I will never forget him standing before booksellers and speaking at the annual industry trade show, BookExpo America, just a few days after the article was published. He was clearly shaken by the piece.

“Has the electronic revolution pushed us so far down the path of celebrities ... that an author’s signed works serve primarily as his or her ticket to the lecture platform?” he wondered aloud.

He called the writer’s vision a “grisly scenario.”

When I interviewed him afterward, he seemed bone-weary and somewhat befuddled at the new virtual world spinning around him.

He ran his hands tenderly over the cover of his new novel, and spoke about how carefully he had chosen the slightly purplish black color. “There used to be a rainbow of colors for cloth. Now it’s down to basic black,” he lamented. “This had to be ordered from Holland.”

He didn’t understand the “me-minded” world of blogs, he said; it seemed like one giant, ego-centric game to him.

As for his writing, he admitted he was running out of things to say.

In short, he was getting old. And like a pack of coyotes circling around a weak prey about to drop, some bloggers later took him apart for his dismissive notions of what they were all about. I always felt sorry that my article had provided fodder for their attacks. It seemed an unnecessarily cruel way to treat someone who had contributed so much to American letters, however outdated he was becoming.

And, yes, there was that.

In recent years, Updike, admittedly, wasn’t always at the top of his game when it came to his fiction.
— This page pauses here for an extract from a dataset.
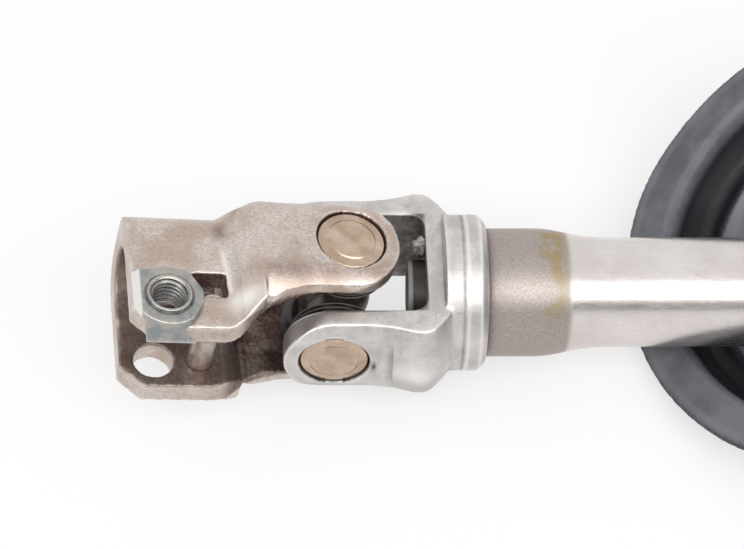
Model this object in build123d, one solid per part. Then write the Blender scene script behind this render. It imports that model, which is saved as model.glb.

Though many critics disagreed, I recall his 1997 novel Toward the End of Time as bizarre and disjointed, falling back on his by-then well-worn themes of sex and death. Terrorist, released in 2006, was a valiant effort to try and get into the mind of a suicide bomber, but it was clunky and contrived. The joints creaked; the characters often paraded about like puppets.

I haven’t read The Widows of Eastwick, released in October, but critics seemed to concur that it was no match for the book that spawned it: The Witches of Eastwick.

Oddly enough, my favorite fiction of Updike’s in recent years, Bech At Bay, was just a minor trifle for the author, a collection of several interrelated stories reprising his character Henry Bech, an aging literary writer. In one story that still amuses me to think of, Bech dreams up a scheme to poison critics who have lambasted his work. If I remember correctly, it involved them licking poisoned envelopes.

If he had had the chance to revisit that story before he died, the people licking the envelopes might have been bloggers — or The New York Times writer who dared envision a future in which a shy, gentle man like Updike would give his finest work away on the Internet, and be forced to make his living running around the country like a carnival sideshow.

Given such a future, we might all breathe a sigh of relief at today’s news. How sad it would be for writers everywhere if it turns out death came for Updike just in the nick of time.